▶ _Problem_
Go over the entries below line by line, copying each one that contains the word "bending".

--- Start Input records ---

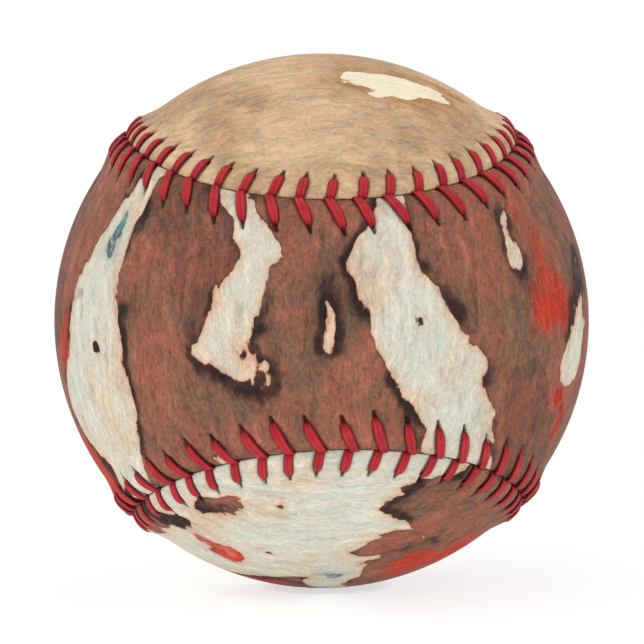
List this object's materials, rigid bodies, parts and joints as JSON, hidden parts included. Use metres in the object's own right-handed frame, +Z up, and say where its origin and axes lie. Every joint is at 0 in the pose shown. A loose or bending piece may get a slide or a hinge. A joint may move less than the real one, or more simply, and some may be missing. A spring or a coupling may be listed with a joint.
{
  "type": "baseball",
  "caption": "Baseball with a cork and rubber centre, yarn windings and figure-eight leather covers laced with red thread.",
  "frame": {"origin": "middle of the ball", "axes": "+Z up; the waist of the front cover faces -Y and lies level; the waist of the back cover faces +Y and stands upright; +Y is the axis about which a quarter turn with a flip carries the seam onto itself"},
  "size_m": [0.0736, 0.0736, 0.0736],
  "materials": {
    "cork": "matt composition cork, fine brown and tan grains with black rubber crumb",
    "black_rubber": "matt moulded black rubber",
    "red_rubber": "satin moulded red rubber",
    "grey_wool": "tightly wound four-ply and three-ply grey wool yarn",
    "white_wool": "tightly wound three-ply white wool yarn",
    "fine_yarn": "fine cream cotton and polyester yarn, coated with cement",
    "printed_leather_brown": "satin printed leather, red-brown and pale green-white washes, fine grain, needle holes",
    "printed_leather_tan": "satin printed leather, tan and cream washes, fine grain, needle holes",
    "red_thread": "waxed crimson two-ply thread"
  },
  "bodies": {
    "root": {"cork_core": "cork", "black_shell_front": "black_rubber", "black_shell_back": "black_rubber", "red_washer": "red_rubber", "red_jacket_front": "red_rubber", "red_jacket_back": "red_rubber", "winding_1_grey_wool": "grey_wool", "winding_2_white_wool": "white_wool", "winding_3_grey_wool": "grey_wool", "winding_4_fine_yarn": "fine_yarn", "cover_front": "printed_leather_brown", "cover_back": "printed_leather_tan", "lacing_thread": "red_thread"}
  },
  "joints": []
}
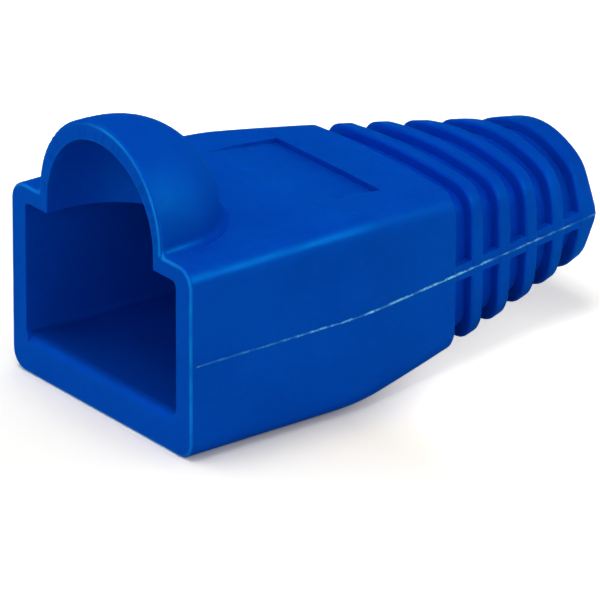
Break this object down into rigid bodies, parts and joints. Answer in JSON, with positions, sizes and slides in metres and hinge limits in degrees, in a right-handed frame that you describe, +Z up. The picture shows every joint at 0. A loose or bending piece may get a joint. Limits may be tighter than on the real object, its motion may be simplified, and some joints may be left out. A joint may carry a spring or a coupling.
{
  "type": "modular plug strain relief boot",
  "caption": "Soft plastic strain relief boot: a box that slides over the rear of a modular network plug, a hood over its latch and a ribbed, tapered tail round the cable.",
  "frame": {"origin": "centre of the bounding box's footprint, on the plane of the flat bottom", "axes": "+X from the open plug mouth to the cable end, along the cable; +Z up, to the side with the latch hood; the part is symmetric about Y = 0"},
  "size_m": [0.0262, 0.014, 0.0143],
  "materials": {
    "soft_pvc": "satin"
  },
  "bodies": {
    "root": {"boot": "soft_pvc"}
  },
  "joints": []
}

--- End Input records ---

▶ _Solution to this problem_
List this object's materials, rigid bodies, parts and joints as JSON, hidden parts included. Use metres in the object's own right-handed frame, +Z up, and say where its origin and axes lie. Every joint is at 0 in the pose shown. A loose or bending piece may get a slide or a hinge. A joint may move less than the real one, or more simply, and some may be missing. A spring or a coupling may be listed with a joint.
Break this object down into rigid bodies, parts and joints. Answer in JSON, with positions, sizes and slides in metres and hinge limits in degrees, in a right-handed frame that you describe, +Z up. The picture shows every joint at 0. A loose or bending piece may get a joint. Limits may be tighter than on the real object, its motion may be simplified, and some joints may be left out. A joint may carry a spring or a coupling.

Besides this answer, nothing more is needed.